Commissioner Masinde commended the journalists for the initiative to plant trees and asked all government officials to follow suit and ensure they plant trees in their compound premises as directed by the president.

This year, the commissioner said, the county has planted about 79, 000 trees in various parts of the county and expected to plant more trees during the rainy season.

“We began with the Maasai Mau forest where we planted 30, 000 trees during the launch of the tree planting exercise. We encourage every resident to plant trees in their homes and institutions,” said Masinde.

On his part, Mkung said the tree coverage in the county was currently at 16 percent but had a target of attaining 30 percent tree cover by the end of the ten years.

He said his department with other well-wishers have planted over 3.1 million trees in the Maasai Mau asking other well-wishers to adopt a block at the Maasai Mau forest as about 30 blocks are yet to be adapted.

“One block is equivalent to one square kilometer and can accommodate up to 110, 000 trees. We invite any willing and organized organization to adopt a block,” he said.

Mkung, who had provided the seedlings, commended the journalists for good work and asked them to adopt a block at the Maasai Mau forest.

Also present in the tree planting exercise was the Office of Director of Public Prosecution ODPP Senior council Duncan Ondimu and Narok County ICT officer Cyrus Ngetich.

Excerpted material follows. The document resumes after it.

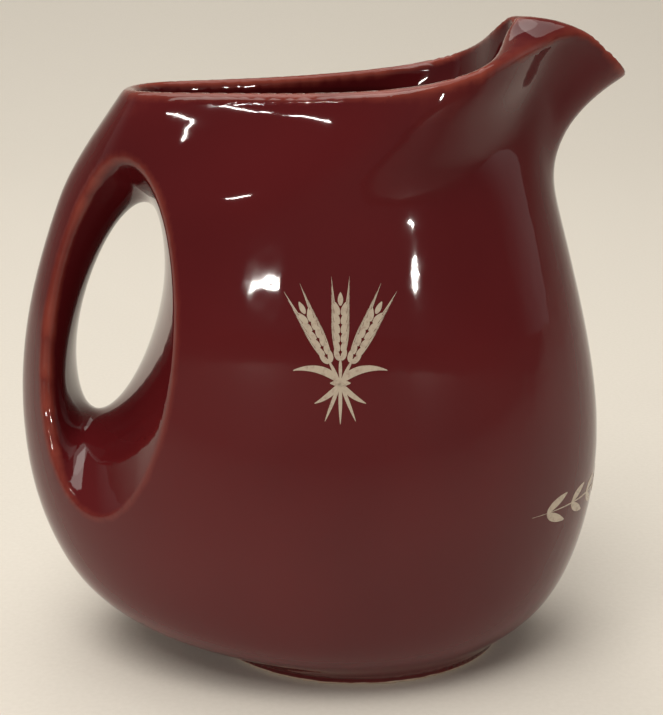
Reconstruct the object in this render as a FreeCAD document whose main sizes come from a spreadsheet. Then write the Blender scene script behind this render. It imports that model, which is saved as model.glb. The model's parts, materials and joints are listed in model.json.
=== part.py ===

Ondimu said his office will continue collaborating with journalists to plant trees and sensitize members of the public on the need to plant trees.

“Cases of illegal logging are becoming common in our courts. It is time we sensitize the members of the public on the need to plant trees as we lead by example,” he said.

Narok County Journalists Association Chairman Wilson Marima said the initiative by the journalists is part of their Corporate Social Responsibility to create awareness to the public on the need to plant trees.